Park Young-sun is a veteran female politician who has frequently made the news with her boldness and initiatives. She now serves as minister of small and medium enterprises and startups.
Since taking office in March, Minister Park has shown outstanding political power and careful attention to detail.
But SMEs increasingly face challenges, such as the advent of the “fourth industrial revolution” and the increased minimum wage.
The Korea Herald interviewed Minister Park about possible solutions to difficulties faced by SMEs and her ministry’s policies to support startups.
Korea Herald: What has been the most impressive or meaningful moment during your eight months as a minister?
Park: One of the government’s best achievements was to create the SMEs and Startup Ministry. The new ministry became a tool to help SME owners and it lets them have recognition.
Our ministry emphasizes new industries and expands investment to ventures. We are planning to invest 5 trillion won ($4.2 billion) per year by 2022. Also, we are expecting the second “venture boom.”
Our ministry sent a startup business delegation for northern European countries when President Moon was visiting there in summer, to drum up the morale of startup owners and youths.
KH: The SMEs and Startup Ministry has become the main host of events related to fostering startups. In particular, the 2019 ROK-ASEAN Startup Expo, ComUp 2019, is drawing attention at home and abroad. What is the significance of the startup expo to be held in Busan?
Park: This event is aimed at strengthening cooperation and solidarity between South Korean and ASEAN’s startup fields, and it will help accelerate the K-beauty industry’s entry into ASEAN markets.
The ministry is planning to build an active sharing and co-developing environment for South Korea’s and ASEAN’s startups through the Busan event.
South Korea’s and ASEAN’s unicorn companies, such as game company Krafton, e-commerce giant Coupang, startups and investors will join this event to share their developing strategies and global trends, and they would like to find possible ways to cooperate with one another.

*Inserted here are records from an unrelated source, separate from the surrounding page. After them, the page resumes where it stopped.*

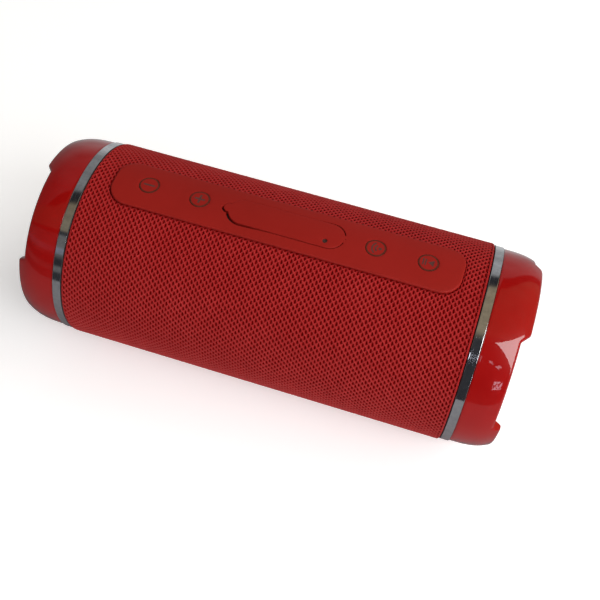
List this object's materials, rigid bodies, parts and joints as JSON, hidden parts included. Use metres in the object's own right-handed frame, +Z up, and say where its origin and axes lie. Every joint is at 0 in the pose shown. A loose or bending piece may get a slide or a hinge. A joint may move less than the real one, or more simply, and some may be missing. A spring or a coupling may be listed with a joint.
{
  "type": "portable speaker",
  "caption": "Cylindrical portable wireless speaker in red knit fabric, with glossy notched end caps, bright trim rings and a soft key panel with a flap over its ports.",
  "frame": {"origin": "centre of the footprint, on the sole of the foot", "axes": "+X along the cylinder, +Z up through the key panel, -Y the side the drivers face"},
  "size_m": [0.1868, 0.077, 0.0789],
  "materials": {
    "cap_gloss": "high gloss moulded plastic",
    "trim_chrome": "bright plated",
    "fabric_red": "open knit polyester",
    "panel_silicone": "matte silicone",
    "shell_plastic": "fine texture",
    "foot_rubber": "matte",
    "radiator_rubber": "satin",
    "radiator_metal": "spun",
    "steel": "plain",
    "brass": "plain",
    "basket_paint": "satin",
    "ferrite": "sintered",
    "cone_paper": "pressed paper",
    "spider_cloth": "resin cloth",
    "board_green": "solder mask",
    "chip_black": "moulded",
    "battery_wrap": "shrink film",
    "wire_red": "insulation"
  },
  "bodies": {
    "housing": {"aux_jack": "chip_black", "base_foot": "foot_rubber", "battery_cell": "battery_wrap", "battery_cradle": "shell_plastic", "battery_leads": "wire_red", "board_chips": "chip_black", "board_screws": "steel", "board_spacers": "brass", "card_slot": "steel", "charge_socket": "steel", "control_panel": "panel_silicone", "driver_basket_left": "basket_paint", "driver_basket_right": "basket_paint", "driver_leads": "wire_red", "driver_magnet_left": "ferrite", "driver_magnet_right": "ferrite", "driver_poles_left": "steel", "driver_poles_right": "steel", "driver_screws": "steel", "driver_spider_left": "spider_cloth", "driver_spider_right": "spider_cloth", "driver_surround_left": "radiator_rubber", "driver_surround_right": "radiator_rubber", "end_cap_left": "cap_gloss", "end_cap_right": "cap_gloss", "fabric_sleeve": "fabric_red", "front_shell": "shell_plastic", "main_board": "board_green", "microphone": "steel", "port_board": "board_green", "port_tray": "shell_plastic", "radiator_frame_left": "shell_plastic", "radiator_frame_right": "shell_plastic", "radiator_screws": "steel", "radiator_surround_left": "radiator_rubber", "radiator_surround_right": "radiator_rubber", "rear_cover": "shell_plastic", "rear_cover_screws": "steel", "switch_bodies": "shell_plastic", "trim_ring_left": "trim_chrome", "trim_ring_right": "trim_chrome"},
    "cover": {"port_cover": "panel_silicone"},
    "radiator_left": {"radiator_plate_left": "radiator_metal"},
    "radiator_right": {"radiator_plate_right": "radiator_metal"},
    "cone_left": {"driver_cone_left": "cone_paper", "driver_dust_cap_left": "cone_paper", "driver_coil_left": "brass"},
    "cone_right": {"driver_cone_right": "cone_paper", "driver_dust_cap_right": "cone_paper", "driver_coil_right": "brass"},
    "key_minus": {"key_minus": "panel_silicone"},
    "plunger_minus": {"plunger_minus": "chip_black"},
    "key_plus": {"key_plus": "panel_silicone"},
    "plunger_plus": {"plunger_plus": "chip_black"},
    "key_wireless": {"key_wireless": "panel_silicone"},
    "plunger_wireless": {"plunger_wireless": "chip_black"},
    "key_play": {"key_play": "panel_silicone"},
    "plunger_play": {"plunger_play": "chip_black"}
  },
  "joints": [
    {"name": "key_minus_press", "type": "slide", "parent": "housing", "child": "key_minus", "axis": [0, 0, -1], "range_m": [0, 0.0004], "stiffness_N_per_m": 1500},
    {"name": "plunger_minus_press", "type": "slide", "parent": "housing", "child": "plunger_minus", "axis": [0, 0, -1], "range_m": [0, 0.0004]},
    {"name": "key_plus_press", "type": "slide", "parent": "housing", "child": "key_plus", "axis": [0, 0, -1], "range_m": [0, 0.0004], "stiffness_N_per_m": 1500},
    {"name": "plunger_plus_press", "type": "slide", "parent": "housing", "child": "plunger_plus", "axis": [0, 0, -1], "range_m": [0, 0.0004]},
    {"name": "key_wireless_press", "type": "slide", "parent": "housing", "child": "key_wireless", "axis": [0, 0, -1], "range_m": [0, 0.0004], "stiffness_N_per_m": 1500},
    {"name": "plunger_wireless_press", "type": "slide", "parent": "housing", "child": "plunger_wireless", "axis": [0, 0, -1], "range_m": [0, 0.0004]},
    {"name": "key_play_press", "type": "slide", "parent": "housing", "child": "key_play", "axis": [0, 0, -1], "range_m": [0, 0.0004], "stiffness_N_per_m": 1500},
    {"name": "plunger_play_press", "type": "slide", "parent": "housing", "child": "plunger_play", "axis": [0, 0, -1], "range_m": [0, 0.0004]},
    {"name": "port_cover_open", "type": "hinge", "parent": "housing", "child": "cover", "pos_m": [0.02265, 0, 0.0789], "axis": [0, 1, 0], "range_deg": [0, 150], "stiffness_Nm_per_rad": 0.0008},
    {"name": "radiator_left_stroke", "type": "slide", "parent": "housing", "child": "radiator_left", "axis": [-1, 0, 0], "range_m": [-0.0025, 0.0025], "stiffness_N_per_m": 2500},
    {"name": "cone_left_stroke", "type": "slide", "parent": "housing", "child": "cone_left", "axis": [0, -1, 0], "range_m": [-0.0015, 0.0015], "stiffness_N_per_m": 1500},
    {"name": "radiator_right_stroke", "type": "slide", "parent": "housing", "child": "radiator_right", "axis": [1, 0, 0], "range_m": [-0.0025, 0.0025], "stiffness_N_per_m": 2500},
    {"name": "cone_right_stroke", "type": "slide", "parent": "housing", "child": "cone_right", "axis": [0, -1, 0], "range_m": [-0.0015, 0.0015], "stiffness_N_per_m": 1500}
  ],
  "couplings": [
    {"joint": "plunger_minus_press", "follows": "key_minus_press", "ratio": 1},
    {"joint": "plunger_plus_press", "follows": "key_plus_press", "ratio": 1},
    {"joint": "plunger_wireless_press", "follows": "key_wireless_press", "ratio": 1},
    {"joint": "plunger_play_press", "follows": "key_play_press", "ratio": 1}
  ]
}
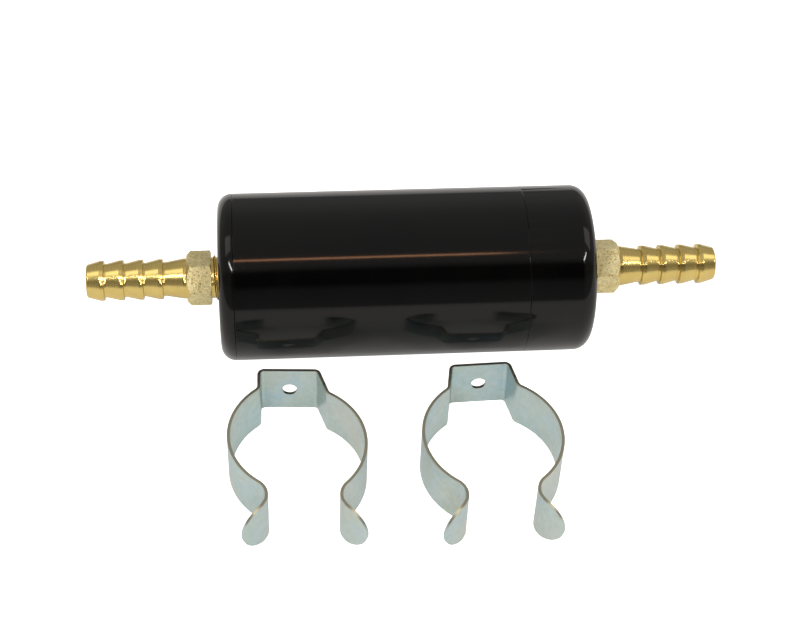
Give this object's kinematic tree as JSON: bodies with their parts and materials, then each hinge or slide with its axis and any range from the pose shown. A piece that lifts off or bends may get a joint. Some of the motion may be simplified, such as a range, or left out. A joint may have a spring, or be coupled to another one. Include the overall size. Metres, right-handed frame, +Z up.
{
  "type": "magnetic system filter",
  "caption": "Inline magnetic water filter: glossy black cylindrical canister with a brass hose barb at each end, beside the spring clips that hold it on a wall.",
  "frame": {"origin": "middle of the canister on its own axis; the object lies on a table at z = -0.025 m", "axes": "+X along the canister from the inlet to the outlet and its service cap, +Z up, the clips stand on the -Y side"},
  "size_m": [0.1894, 0.1115, 0.05],
  "materials": {
    "black_anodised": "turned aluminium, black anodised, glossy",
    "brass": "turned brass, bright, with fine lathe marks",
    "seal_rubber": "smooth black rubber",
    "stainless": "plain stainless steel",
    "magnet_plating": "nickel plated",
    "pole_steel": "plain mild steel",
    "zinc_plated_spring_steel": "bright zinc plate, bluish, slightly mottled"
  },
  "bodies": {
    "canister": {"barrel": "black_anodised", "inlet_end_plug": "black_anodised", "inlet_plug_o_ring": "seal_rubber", "inlet_hose_barb": "brass"},
    "cap_seal": {"cap_o_ring": "seal_rubber"},
    "service_cap": {"service_cap": "black_anodised", "outlet_hose_barb": "brass", "magnet_sleeve": "stainless", "sleeve_nose_plug": "stainless", "sleeve_tail_plug": "stainless", "core_washer": "stainless", "core_nut": "stainless", "strainer_screen": "stainless", "strainer_front_ring": "stainless", "strainer_front_spider": "stainless", "strainer_rear_plate": "stainless", "core_spider": "stainless", "spider_retaining_ring": "stainless", "magnet_1": "magnet_plating", "magnet_2": "magnet_plating", "magnet_3": "magnet_plating", "magnet_4": "magnet_plating", "pole_piece_1": "pole_steel", "pole_piece_2": "pole_steel", "pole_piece_3": "pole_steel", "pole_piece_4": "pole_steel", "pole_piece_5": "pole_steel"},
    "clip_1": {"clip_1_bridge": "zinc_plated_spring_steel"},
    "clip_1_left_arm": {"clip_1_left_arm": "zinc_plated_spring_steel"},
    "clip_1_right_arm": {"clip_1_right_arm": "zinc_plated_spring_steel"},
    "clip_2": {"clip_2_bridge": "zinc_plated_spring_steel"},
    "clip_2_left_arm": {"clip_2_left_arm": "zinc_plated_spring_steel"},
    "clip_2_right_arm": {"clip_2_right_arm": "zinc_plated_spring_steel"}
  },
  "joints": [
    {"name": "cap_travel", "type": "slide", "parent": "canister", "child": "cap_seal", "axis": [1, 0, 0], "range_m": [0, 0.009]},
    {"name": "cap_turn", "type": "hinge", "parent": "cap_seal", "child": "service_cap", "pos_m": [0, 0, 0], "axis": [1, 0, 0], "range_deg": [0, 2160]},
    {"name": "clip_1_lift", "type": "slide", "parent": "canister", "child": "clip_1", "axis": [0, 0, 1], "range_m": [0, 0.08]},
    {"name": "clip_2_lift", "type": "slide", "parent": "canister", "child": "clip_2", "axis": [0, 0, 1], "range_m": [0, 0.08]},
    {"name": "clip_1_left_spring", "type": "hinge", "parent": "clip_1", "child": "clip_1_left_arm", "pos_m": [-0.04455, -0.03594, -0.0169], "axis": [0, 0, -1], "range_deg": [-3, 22], "stiffness_Nm_per_rad": 2},
    {"name": "clip_1_right_spring", "type": "hinge", "parent": "clip_1", "child": "clip_1_right_arm", "pos_m": [-0.0248, -0.03877, -0.0169], "axis": [0, 0, 1], "range_deg": [-3, 12], "stiffness_Nm_per_rad": 2},
    {"name": "clip_2_left_spring", "type": "hinge", "parent": "clip_2", "child": "clip_2_left_arm", "pos_m": [0.01072, -0.03858, -0.0169], "axis": [0, 0, -1], "range_deg": [-3, 12], "stiffness_Nm_per_rad": 2},
    {"name": "clip_2_right_spring", "type": "hinge", "parent": "clip_2", "child": "clip_2_right_arm", "pos_m": [0.03089, -0.03821, -0.0169], "axis": [0, 0, 1], "range_deg": [-3, 22], "stiffness_Nm_per_rad": 2}
  ],
  "couplings": [
    {"joint": "cap_turn", "follows": "cap_travel", "rad_per_m": 4188.8}
  ]
}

In particular, this event will be a chance to showcase South Korean advanced small and midsized companies’ items to ASEAN countries, such as Brand K, which collaborates with K-pop performances.
We will continuously make efforts to raise ASEAN’s proportion of the nation’s small and midsized companies’ overseas exports from the current 20 percent to 30 percent.
KH: What is your ministry’s main plan to strengthen SME owners’ self-reliance?
Park: One of the ministry’s measures is to support their online business as they move to expand their product sales on the internet.
Another measure is to launch “smart stores,” in which artificial intelligence can be used to take reservations during a busy lunchtime, or augmented reality technology and 3D scanners can be provided. Other support measures included spreading success models.
In terms of financial support, our ministry plans to expand its special subsidies to 5 trillion won and increase funds for SME owners with low credit.
In addition, the government will help SMEs preparing for closure by establishing a “shutting-down support center” to reduce their financial and administrative burdens.
As for a social safety net, the ministry will ease the requirement for joining unemployment insurance.
KH: Please explain your ambitious project aimed at strengthening the nation’s materials, parts and equipment industries to counter Japan’s trade measures.
Park: Our ministry has played a mediatory role in linking big companies to SMEs with high technologies as a way to overtake Japan’s competitiveness.
We have found “hidden champions,” or small but powerful companies, which we judge as having technology levels that are higher than that of Japan.
In addition, we will provide 200 billion won next year for the research and development of SMEs.
KH: Your ministry played a pivotal role in creating the “boom of ventures.” What measures does your ministry have in mind to spur the atmosphere?
Park: To leap up to the top four nations in venture investment, the government will earmark a 1 trillion won budget and push for deregulation so that funds can flow into the venture business sector.
Finally, the ministry is promoting the revision of relevant laws to help SMEs survive and prosper in the era of the “fourth industrial revolution” and under changes in the political environment.